Au-delà de la donnée démographique,
l’information se diffuse plus vite qu’hier et ce d’une
multitude de façons. Partout dans le monde, la possession d’un
téléphone mobile se répand parmi les plus pauvres, les
classes moyennes ont accès à Internet, tous ont la
télévision par satellite et les frontières sont ouvertes
aux flux de travailleurs, de réfugiés et de touristes. Les personnes
se tiennent davantage informées de l’action des dirigeants
politiques, peuvent discuter plus facilement de la corruption à
laquelle elles sont confrontées et des meilleures façons de la
combattre. Et elles le font en plus grand nombre, de plus en plus souvent.
2012 sera une année électorale.
Cinquante-neuf États – soit un tiers des 193 États
que compte le monde – organiseront des scrutins locaux, régionaux
ou nationaux cette année. Vingt-six d'entre eux sont susceptibles de
déboucher sur un changement de leadership
national. Ensemble, ces changements pourraient affecter 53% de la population
mondiale, représentant la moitié du PIB de la
planète.
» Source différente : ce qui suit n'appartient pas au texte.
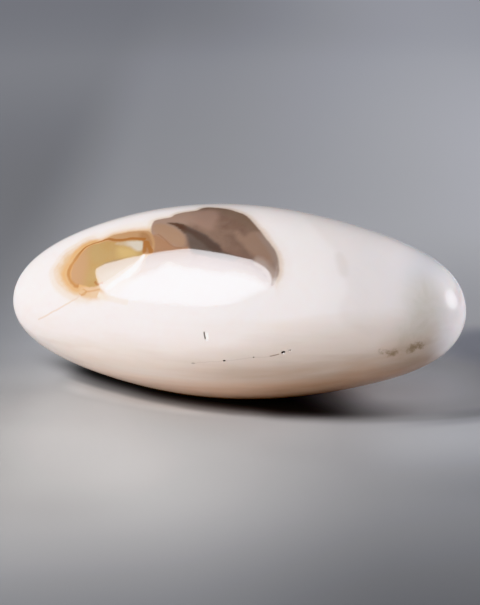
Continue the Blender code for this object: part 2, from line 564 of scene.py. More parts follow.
class Finish:
    """A material, and the few kinds of node that its recipe is written with."""

    def __init__(self, name):
        self.material = bpy.data.materials.new(name)
        self.material.use_nodes = True
        self.tree = self.material.node_tree
        self.shader = self.tree.nodes["Principled BSDF"]

    def node(self, kind, inputs=None, **settings):
        made = self.tree.nodes.new(kind)
        for name, value in settings.items():
            setattr(made, name, value)
        for name, value in (inputs or {}).items():
            self.feed(made.inputs[name], value)
        return made

    def give(self, name, value):
        """Set one of the finish's own values, such as its colour or roughness."""
        self.feed(self.shader.inputs[name], value)

    def feed(self, socket, value):
        if isinstance(value, bpy.types.NodeSocket):
            self.tree.links.new(value, socket)
        else:
            socket.default_value = value

    def mark(self, name):
        return self.node("ShaderNodeAttribute", attribute_name=name).outputs["Fac"]

    def edge(self, name, fray):
        """How far inside a marking, with its edge frayed by a noise."""
        return self.plus(self.mark(name), fray)

    def place(self):
        return self.node("ShaderNodeTexCoord").outputs["Object"]

    def stretched(self, factors, turn=(0, 0, 0)):
        inputs = {"Vector": self.place(), "Scale": factors, "Rotation": turn}
        return self.node("ShaderNodeMapping", inputs).outputs["Vector"]

    def sums(self, operation, *values):
        made = self.node("ShaderNodeMath", operation=operation)
        for socket, value in zip(made.inputs, values):
            self.feed(socket, value)
        return made.outputs[0]

    def times(self, first, *rest):
        for value in rest:
            first = self.sums("MULTIPLY", first, value)
        return first

    def plus(self, first, *rest):
        for value in rest:
            first = self.sums("ADD", first, value)
        return first

    def centred(self, noise_value):
        return self.plus(noise_value, -0.5)

    def distance_from(self, point):
        inputs = {0: self.place(), 1: point}
        made = self.node("ShaderNodeVectorMath", inputs, operation="DISTANCE")
        return made.outputs["Value"]

    def cloud(self, scale, detail=3.0, rough=0.5, where=None, twist=0.0):
        """Soft noise about 0.5."""
        inputs = {"Vector": where or self.place(), "Scale": scale, "Detail": detail}
        inputs |= {"Roughness": rough, "Distortion": twist}
        return self.node("ShaderNodeTexNoise", inputs).outputs["Fac"]

    def ease(self, value, start, end):
        """Rises smoothly from 0 at start to 1 at end. start may be the larger one."""
        inputs = {"Value": value, "From Min": min(start, end), "From Max": max(start, end)}
        inputs |= {"To Min": float(start > end), "To Max": float(start < end)}
        made = self.node("ShaderNodeMapRange", inputs, interpolation_type="SMOOTHSTEP")
        return made.outputs["Result"]

    def over(self, amount, under, top):
        inputs = {0: amount, 6: under, 7: top}
        return self.node("ShaderNodeMix", inputs, data_type="RGBA").outputs[2]

    def shade(self, colour, tint):
        """The colour seen through a tint, which is given against the plain white."""
        inputs = {0: 1.0, 6: colour, 7: [t / w for t, w in zip(tint, WHITE)]}
        made = self.node("ShaderNodeMix", inputs, data_type="RGBA", blend_type="MULTIPLY")
        return made.outputs[2]

    def stain(self, under, depth, start, end, tone, strength=1.0):
        """Lay a tone over the colour where the depth passes from start to end."""
        return self.over(self.times(self.ease(depth, start, end), strength), under, tone)

    def hairline(self, under, name, fray, width, tone, strength):
        """A thin drawn line. Its width, in mm, may be a value that changes on the way."""
        away = self.sums("ABSOLUTE", self.edge(name, self.times(fray, 0.3)))
        amount = self.ease(self.sums("DIVIDE", away, width), 1.0, 0.25)
        run, length = self.mark(name + "_run"), strokes[name].length
        starts, stops = self.ease(run, 0.0, LINE_END), self.ease(run, length, length - LINE_END)
        return self.over(self.times(amount, starts, stops, strength), under, tone)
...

Beaucoup de ces changements pourraient avoir lieu au sein des
pays les plus puissants du monde : aux États-Unis, en Russie, en
France, en Chine (dans une moindre mesure), au Mexique, au Venezuela,
en Egypte, à Taiwan et au Kenya pour n’en citer que quelques-uns.
2011 a été l’année de la
colère face à la corruption de l’État.
2012 sera peut-être l’année où les oligarchies au
pouvoir seront démocratiquement fragilisées.